Invited Talk

The Data-Centric Era: How ML is Becoming an Experimental Science

Isabelle Guyon

Moderator : Joaquin Vanschoren

Hall H (level 1)

Abstract:

NeurIPS has been in existence for more than 3 decades, each one marked by a dominant trend. The pioneering years saw the burgeoning of back-prop nets, the coming-of-age years blossomed with convex optimization, regularization, Bayesian methods, boosting, kernel methods, to name a few, and the junior years have been dominated by deep nets and big data. And now, recent analyses conclude that using ever bigger data and deeper networks is not a sustainable way of progressing. Meanwhile, other indicators show that Machine Learning is increasingly reliant upon good data and benchmarks, not only to train more powerful and/or more compact models, but also to soundly evaluate new ideas and to stress test models on their reliability, fairness, and protection against various attacks, including privacy attacks.

Simultaneously, in 2021, the NeurIPS Dataset and Benchmark track was launched and the Data-Centric AI initiative was born. This kickstarted the "data-centric era". It is gaining momentum in response to the new needs of data scientists who, admittedly, spend more time on understanding problems, designing experimental settings, and engineering datasets, than on designing and training ML models.

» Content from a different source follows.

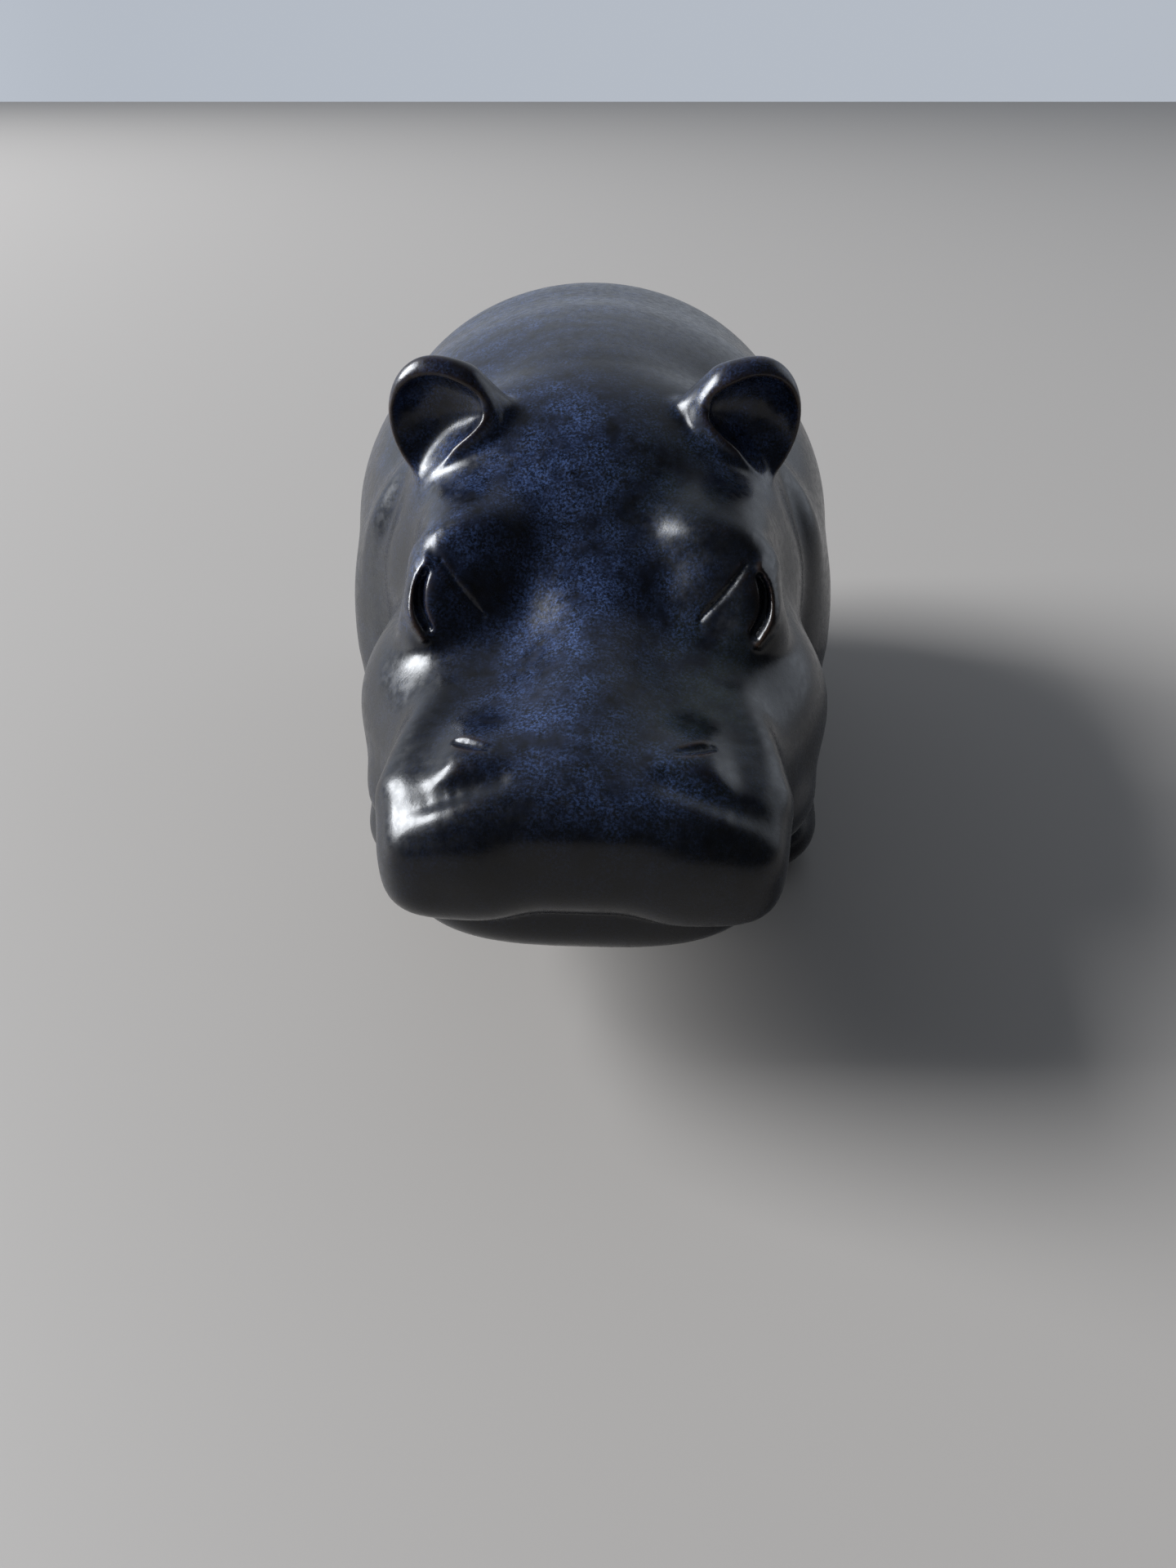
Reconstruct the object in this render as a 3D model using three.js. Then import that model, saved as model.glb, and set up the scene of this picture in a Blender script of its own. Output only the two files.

We will retrace the enormous collective efforts made by our community since the 1980's to share datasets and benchmarks, putting forward important milestones that led us to today's effervescence. We will pick a few hot topics that have raised controversy and have engendered novel thought-provoking contributions. Finally, we will highlight some of the most pressing issues that must be addressed by the community.